Industrial robots carry out welding operations in an intelligent workshop of an automobile manufacturer located in Jiangdu Hi-tech Industrial Development Zone, Yangzhou, East China’s Jiangsu Province, on October 18, 2024. China's GDP grew 4.8 percent year on year in the first nine months of 2024, data from the National Bureau of Statistics (NBS) showed on the day. Photo: VCG
China's official scorecard for the first half of 2025 defied the forecasters. Western commentators had anticipated that challenges in the property market would bring down the entire economy. Instead, China's first half 2025 growth reached 5.3 percent amid global challenges, while the US, EU and Japan all estimated to grow at less than 2 percent.
This unexpected resilience highlights the strength of China's economic fundamentals and its ability to adapt to shifting market conditions.
Behind the strong GDP growth numbers are a reported rebound in consumer spending, up 5 percent year-on-year, a remarkable expansion of high-tech industries, up 9.5 percent, plus export growth, measured in US dollars, of 5.9 percent.
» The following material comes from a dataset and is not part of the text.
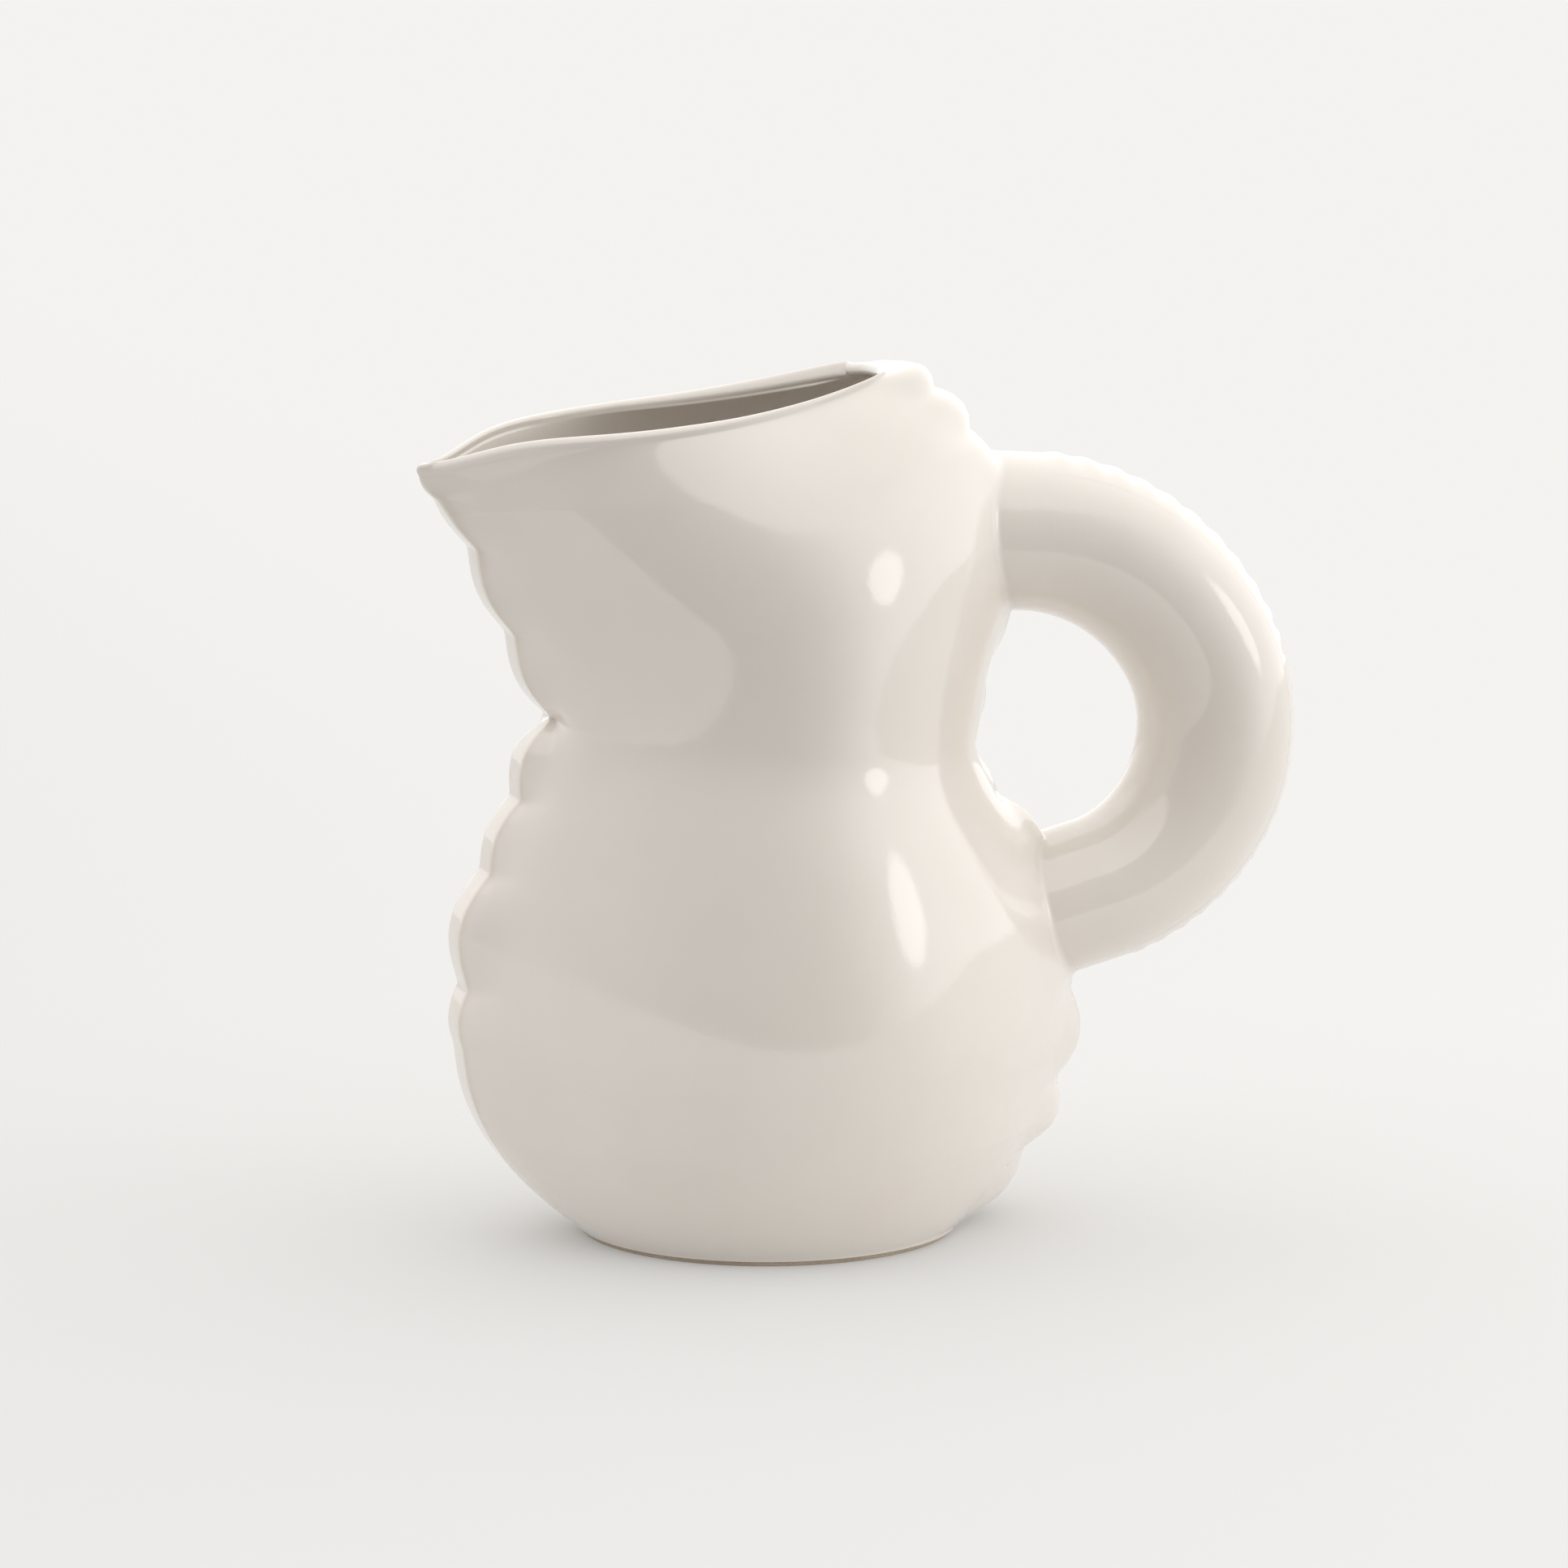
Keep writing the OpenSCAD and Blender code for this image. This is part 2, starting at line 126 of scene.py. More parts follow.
@dataclass
class Shell:
    """Closed mesh put together from grids of points whose shared edges lie in the same places."""

    flip: bool = False
    corners: list[Array] = field(default_factory=list)
    normals: list[Array] = field(default_factory=list)
    thin: list[Array] = field(default_factory=list)

    def face(self, points: Array, direction: Array, row: int = 0) -> None:
        """Has every face turned over if the first one of a row looks away from a direction.

        Args:
            points: Grid of points, rows by columns by 3.
            direction: Direction in which that face has to look.
            row: Row of the face that is looked at.
        """
        across = np.cross(points[row + 1, 1] - points[row, 0], points[row, 1] - points[row + 1, 0])
        self.flip = bool(np.dot(across, direction) < 0)

    def add(self, points: Array, normals: Array | None = None, thin: Array | None = None,
            close_rows: bool = False, close_columns: bool = False) -> None:
        """Adds a grid of four-cornered faces.

        Args:
            points: Grid of points, rows by columns by 3.
            normals: Normals at the points, or None for flat faces.
            thin: How thinly the glaze lies at each point, from 0 to 1, or None for 0.
            close_rows: Whether faces join the last row to the first.
            close_columns: Whether faces join the last column to the first.
        """
        thin = np.zeros(points.shape[:2]) if thin is None else thin

        def faces(grid: Array) -> Array:
            """The four corner values of every face of a grid.

            Args:
                grid: Values at the points, rows by columns by their own number of parts.

            Returns:
                Faces by 4 by that number.
            """
            if close_rows:
                grid = np.concatenate([grid, grid[:1]], 0)
            if close_columns:
                grid = np.concatenate([grid, grid[:, :1]], 1)
            four = [grid[:-1, :-1], grid[1:, :-1], grid[1:, 1:], grid[:-1, 1:]]
            return np.stack(four, 2).reshape(-1, 4, *grid.shape[2:])

        corners = faces(points)
        if normals is None:
            across = np.cross(corners[:, 2] - corners[:, 0], corners[:, 3] - corners[:, 1])
            shading = np.repeat(unit(across)[:, None], 4, 1) * (-1 if self.flip else 1)
        else:
            shading = faces(normals)
        self.corners.append(corners)
        self.normals.append(shading)
        self.thin.append(faces(thin[..., None])[..., 0])

    def build(self, name: str) -> bpy.types.Object:
        """Welds the grids into one mesh and gives it its shading normals.

        Points in the same place become one, and a face that loses a corner at a pole becomes a triangle.

        Args:
            name: Name of the piece.

        Returns:
            The new object, at the origin.
        """
        corners = np.concatenate(self.corners)
        shading = np.concatenate(self.normals)
        thin = np.concatenate(self.thin)
        if self.flip:
            corners, shading, thin = corners[:, ::-1], shading[:, ::-1], thin[:, ::-1]
        low, high = np.array(cad_box[0]), np.array(cad_box[1])
        held = np.clip(corners.reshape(-1, 3), low, high)
        spots = np.round(held * WELD_STEPS_PER_METRE).astype(np.int64)
        _, first, index = np.unique(spots, axis=0, return_index=True, return_inverse=True)
        faces = index.reshape(-1, 4)
        places = spots[first] * (1 / WELD_STEPS_PER_METRE)
        glaze = np.zeros(len(places))
        np.maximum.at(glaze, index.reshape(-1), thin.reshape(-1))
        kept = faces != np.roll(faces, -1, 1)
        whole = kept.sum(1) == 4
        three = kept.sum(1) == 3
        loops = np.concatenate([faces[whole].reshape(-1), faces[three][kept[three]]])
        lights = np.concatenate([shading[whole].reshape(-1, 3), shading[three][kept[three]]])
        sizes = np.concatenate([np.full(whole.sum(), 4), np.full(three.sum(), 3)])
        mesh = bpy.data.meshes.new(name)
        mesh.vertices.add(len(places))
        mesh.vertices.foreach_set("co", places.reshape(-1))
        mesh.loops.add(len(loops))
        mesh.loops.foreach_set("vertex_index", loops.astype(np.int32))
        mesh.polygons.add(len(sizes))
        mesh.polygons.foreach_set("loop_start", (np.cumsum(sizes) - sizes).astype(np.int32))
        mesh.polygons.foreach_set("loop_total", sizes.astype(np.int32))
        mesh.update(calc_edges=True)
        mesh.polygons.foreach_set("use_smooth", np.ones(len(sizes), bool))
        mesh.normals_split_custom_set(lights.tolist())
        layer = mesh.attributes.new("thin_glaze", "FLOAT", "POINT")
        layer.data.foreach_set("value", glaze.astype(np.float32))
        piece = bpy.data.objects.new(name, mesh)
        bpy.context.scene.collection.objects.link(piece)
        return piece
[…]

China's industrial output experienced a faster growth of 6.8 percent year-on-year in June, as the world's second-largest economy intensified its efforts to bolster growth. Notably, the production of 3D printing equipment, new-energy vehicles, and industrial robots surged by 43.1 percent, 36.2 percent, and 35.6 percent in the first half of the year.
The job market remained generally stable, with the surveyed urban unemployment rate averaging 5.2 percent. The per capita disposable income reached 21,840 yuan ($3,042), marking a 5.3 percent year-on-year increase in nominal terms, indicating an overall improvement in the financial well-being of the population and suggesting a positive outlook for future consumer spending and economic activity.
In response to external challenges, China has made boosting domestic demand a key priority, implementing a range of measures to stimulate consumption in the first half of 2025. Despite ongoing challenges and uncertainties, China is actively taking steps to maintain stability and sustain growth momentum in the months ahead.

Gary Hufbauer Photo: Courtesy of Gary Hufbauer
Some observers find it hard to reconcile robust Chinese growth with a decline in the producer price index (PPI), which fell by 2.8 percent year-on-year in the first half of the year, alongside almost no change in the consumer price index (CPI). An explanation can probably be found in the combination of rapid supply side growth among China's manufacturing industries and downward pressure on the rental cost of housing.
The relatively low level of price increases in China actually carries a silver lining. It enables the relevant departments to implement expansive fiscal and monetary policies in the form of special programs to stimulate consumer spending and support the property market, and to make credit available at low interest rates.
The Chinese equity market evidently believes that reported economic growth is real, and that China is indeed growing faster than the US. Chinese shares on Hong Kong's Hang Seng Index are up more than 20 percent since the end of 2024, compared to around 6 percent for US shares in Dow Jones Industrial Average during the same period.
China's economic strength provides a welcome offset to dire predictions from the IMF and OECD about a slowing global economy during 2025. If China keeps up its growth path for the second half of 2025, that should stimulate Asian and Latin American countries that sell raw materials, intermediate products, and finished goods to the vast Chinese market.
China's strong exports in the first half of 2025 are something of a surprise, given the adverse impact of high tariffs on exports to the US. Exports of "new three" products to world markets - electric vehicles, lithium batteries, and photovoltaic products - are largely responsible for China's success. Not only are green exports good for the Chinese economy, but they also make a significant contribution to limiting global carbon dioxide emissions.
All in all, a welcome report from China. The steady economic growth observed in the first half of the year has established a strong foundation for meeting the annual growth target, and the implementation of more proactive macroeconomic policies will contribute to the stable operation of the economy.